Ewen Bremner, actor, ‘Trainspotting’

‘I met Danny when he was doing “Shallow Grave”. They wanted see me about a part. And I was a real snob about the script. Then I saw the movie and really kicked myself. What fantastic, sexy filmmaking.’

‘They got me back in when they were dong “Trainspotting”. It was a fun set, “Trainspotting”, it really was. There was a real chemistry between the actors he got to work together. It was a lucky film. Everybody was on this mission. There’s always a lot of fear on sets because you’ve not got much chance to get it right. But with Danny he doesn’t worry about that. He really trusts people.’

‘He always wants to make something as visceral as possible.’

Mark Tildesley, production designer, ‘28 Days Later...’, ‘Millions’, ‘Sunshine’, ‘Trance’, ‘Frankenstein’ and the Olympic Opening Ceremony

‘Working with Danny is always fun, but the most fun I had was on “Frankenstein”. We were doing it the same time as the Olympics, in this little office in Soho. We just stuck pictures on the wall. One end of the room was the play.
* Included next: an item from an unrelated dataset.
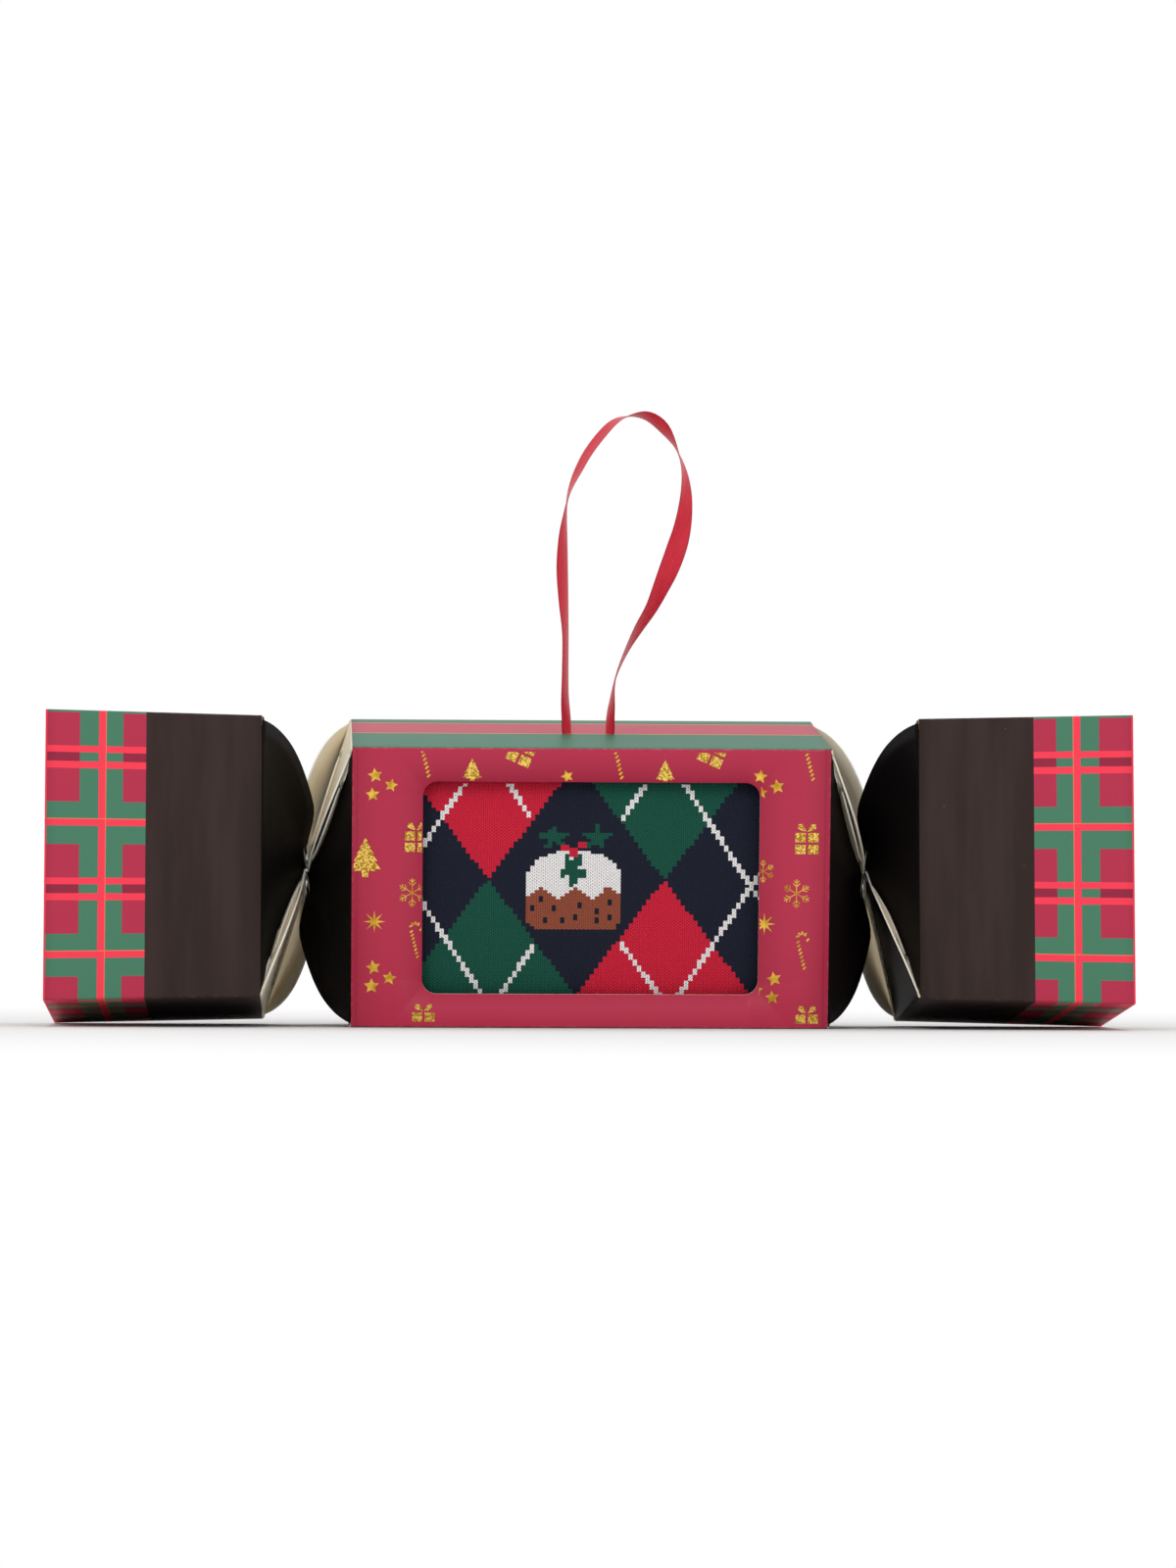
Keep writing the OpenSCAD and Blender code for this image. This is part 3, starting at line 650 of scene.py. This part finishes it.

The other end we had the Olympics.’

‘Danny always wants to make something as visceral as possible. We built a ceiling full of old light bulbs [3,100 in total]. It was very hot, giving this a sense of the force of electricity harnessed by Frankenstein and the discoveries of the nineteenth-century. It wasn’t period correct at all! Frankenstein was earlier than that. But we just thought: it doesn’t matter. It’s what’s going to be coming in the new age.’

‘It was good to practice on “Frankenstein” for the Olympics. In theatre you’ve got the sense that there’s no way any of this can fail.’